→ GOAL OF THE EXERCISE:
Locate every line in the records below that contains the word "Write", and copy each one.

— begin RECORD LIST —

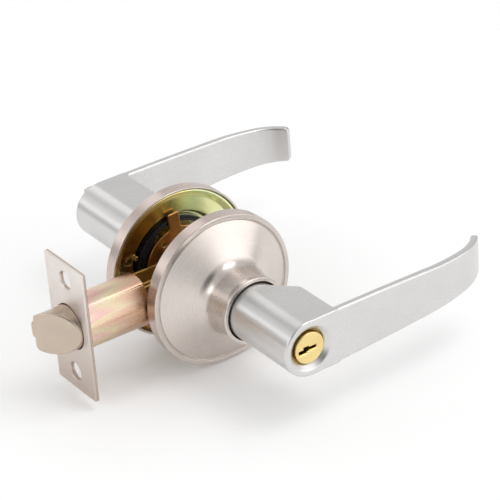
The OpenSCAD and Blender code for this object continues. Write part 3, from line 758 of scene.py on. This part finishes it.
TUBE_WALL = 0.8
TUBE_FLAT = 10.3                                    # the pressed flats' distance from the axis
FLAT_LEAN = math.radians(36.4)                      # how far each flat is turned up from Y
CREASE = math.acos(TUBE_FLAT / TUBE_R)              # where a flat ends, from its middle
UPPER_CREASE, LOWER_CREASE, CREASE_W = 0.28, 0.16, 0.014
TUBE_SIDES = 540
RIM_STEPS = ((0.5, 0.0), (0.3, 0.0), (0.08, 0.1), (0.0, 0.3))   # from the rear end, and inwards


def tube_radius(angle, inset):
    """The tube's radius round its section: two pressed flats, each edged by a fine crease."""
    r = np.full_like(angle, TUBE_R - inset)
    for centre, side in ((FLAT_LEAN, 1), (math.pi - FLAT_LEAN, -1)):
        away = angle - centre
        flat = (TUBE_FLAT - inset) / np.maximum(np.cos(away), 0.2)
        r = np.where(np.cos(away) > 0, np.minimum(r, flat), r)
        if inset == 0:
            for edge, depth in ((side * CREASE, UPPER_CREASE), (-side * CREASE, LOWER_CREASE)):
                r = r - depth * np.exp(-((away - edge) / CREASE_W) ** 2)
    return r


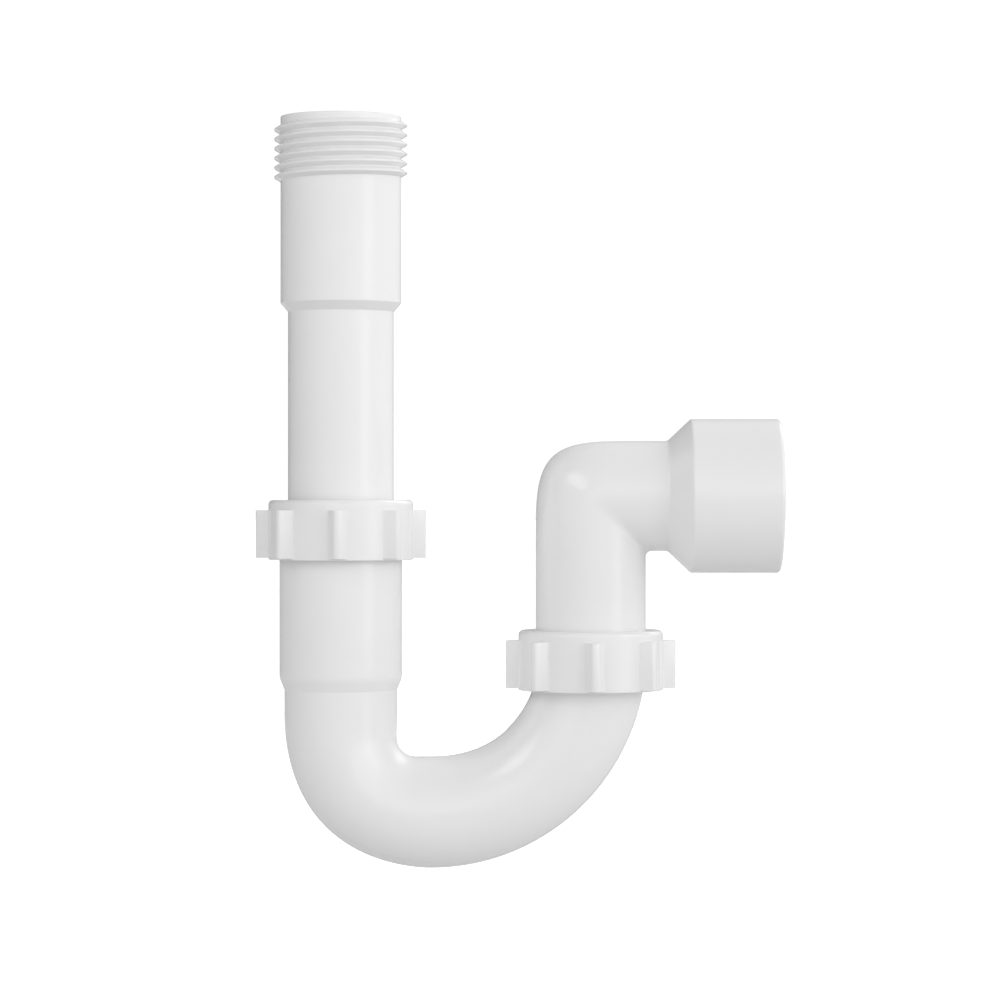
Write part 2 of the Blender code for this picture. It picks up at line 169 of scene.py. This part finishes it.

— end RECORD LIST —

→ ANSWER TO THE PROBLEM:
The OpenSCAD and Blender code for this object continues. Write part 3, from line 758 of scene.py on. This part finishes it.
Write part 2 of the Blender code for this picture. It picks up at line 169 of scene.py. This part finishes it.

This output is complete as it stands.